La meta per Scola è costruire una “città giusta”, che comporta “la condivisione magnanima e perciò equilibrata delle fragilità, delle forme di emarginazione, del travaglio dell’immigrazione”. Insomma, senza tirare il cardinale per la tonaca, si profila un modello di Milano più vicino alle esigenze emerse dall’insoddisfazione maturata negli anni, alla mobilitazione dei giovani, della rete, del popolo arancione che ha portato al cambio di guardia a Palazzo Marino, che non al modello di “città condominio”, dove ciascuno fa per sé e chi alza la voce (a cominciare dalla Lega) condiziona indirizzi e scelte operative.

Non sorprende in tale logica di “decisa assunzione degli obblighi sociali” da parte di ciascuno, strettamente unita a “Gesù centro del cosmo e della storia”, che da Scola venga ora un compiaciuto apprezzamento per “la democrazia sostanziale che nasce dal basso”. Una concezione della cittadinanza e del suo modo di organizzarsi, di esprimersi, di assumersi responsabilità condivise lontana da quell’indistinta volontà popolare che verrebbe addirittura prima del Capo dello Stato (come dice certa polemica leghista) o che giustificherebbe ogni e qualunque atto di governo rendendo chi comanda princeps legibus solutus (presunta verità che il berlusconismo ha cercato di far passare in ogni modo).

Certo, siccome il vescovo è anche uomo di governo, tocca aspettare le scelte concrete, di uomini e di iniziative, i gesti operativi e simbolici, in coerenza con gli apprezzabili attestati dati in Duomo “alla società plurale”, al valore rappresentato da “uno stile di democrazia”, di cui Milano è esempio per tradizione; città, per dirla con Scola, “metropoli illuminata, operosa e ospitale”. Comunque la scossa il nuovo arcivescovo sembra averla data. A Milano, e di qui a un Paese incartato e che vola ormai drammaticamente basso, ma anche alla Chiesa.

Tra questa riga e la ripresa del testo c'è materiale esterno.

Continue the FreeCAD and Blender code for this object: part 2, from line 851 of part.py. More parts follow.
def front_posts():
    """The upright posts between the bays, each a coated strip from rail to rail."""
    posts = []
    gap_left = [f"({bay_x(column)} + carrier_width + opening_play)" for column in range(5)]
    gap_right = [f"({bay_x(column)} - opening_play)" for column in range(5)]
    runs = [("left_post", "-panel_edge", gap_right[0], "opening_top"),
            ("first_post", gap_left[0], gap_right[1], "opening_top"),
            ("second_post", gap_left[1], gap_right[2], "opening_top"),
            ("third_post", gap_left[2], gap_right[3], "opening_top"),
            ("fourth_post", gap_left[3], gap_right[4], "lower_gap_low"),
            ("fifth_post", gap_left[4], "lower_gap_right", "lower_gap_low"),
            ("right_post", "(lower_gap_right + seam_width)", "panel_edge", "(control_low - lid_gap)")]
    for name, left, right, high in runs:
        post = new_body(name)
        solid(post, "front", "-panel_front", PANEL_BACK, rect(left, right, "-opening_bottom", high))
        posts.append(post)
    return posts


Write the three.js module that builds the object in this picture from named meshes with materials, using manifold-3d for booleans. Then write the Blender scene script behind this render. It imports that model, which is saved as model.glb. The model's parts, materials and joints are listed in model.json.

Sì perché Oltretevere giace nei meandri delle congregazioni vaticane il processo di beatificazione di quel Montini con gli occhi del quale Scola vede Milano, ma anche il Concilio che Paolo VI ereditò da Giovanni XXIII e condusse laboriosamente in porto.

Un Montini che sembra rimosso dalla Chiesa istituzione come se Roma avesse paura di indicarlo come esempio ai fedeli e di scoprirne l’attualità, di uscire allo scoperto e di giocarsi quindi in quell’opera di missione, che per Scola, s’è visto, è andare incontro al mondo e nel confronto aperto con esso, nella condivisione della condizione umana e dei bisogni di tutti, “far trasparire Cristo luce delle genti”, il Cristo – sempre secondo il nuovo arcivescovo che cita il Concilio – delle beatitudini evangeliche: poveri, operatori di pace, assetati di giustizia.

Rispetto a una Chiesa che rivela autosufficienza, Scola riprende il motto “Dio ha bisogno degli uomini”, che fu il titolo di un film cult nei cineforum cattolici degli Anni Cinquanta, quando il futuro cardinale di Milano si formava e tanti giovani incominciavano a sperare nel futuro, fossero sotto la bandiera di don Giussani o di altri movimenti, ma tutti uniti da un sogno: un’Italia migliore, in cui ciascuno potesse contare e concorrere alla determinazione dei destini comuni. Un Paese che non è certo quello di oggi, ma per edificare il quale, non tutto sembra perduto se ciascuno farà la sua parte, cattolici e laici, spes contra spem. Ripartire dagli anni dei sogni (perché tale fu il passaggio tra gli Anni ’50 e ’60) e capire i reali motivi dei successivi tradimenti è una provocazione. Scola chiama Milano. Cosa risponde Milano?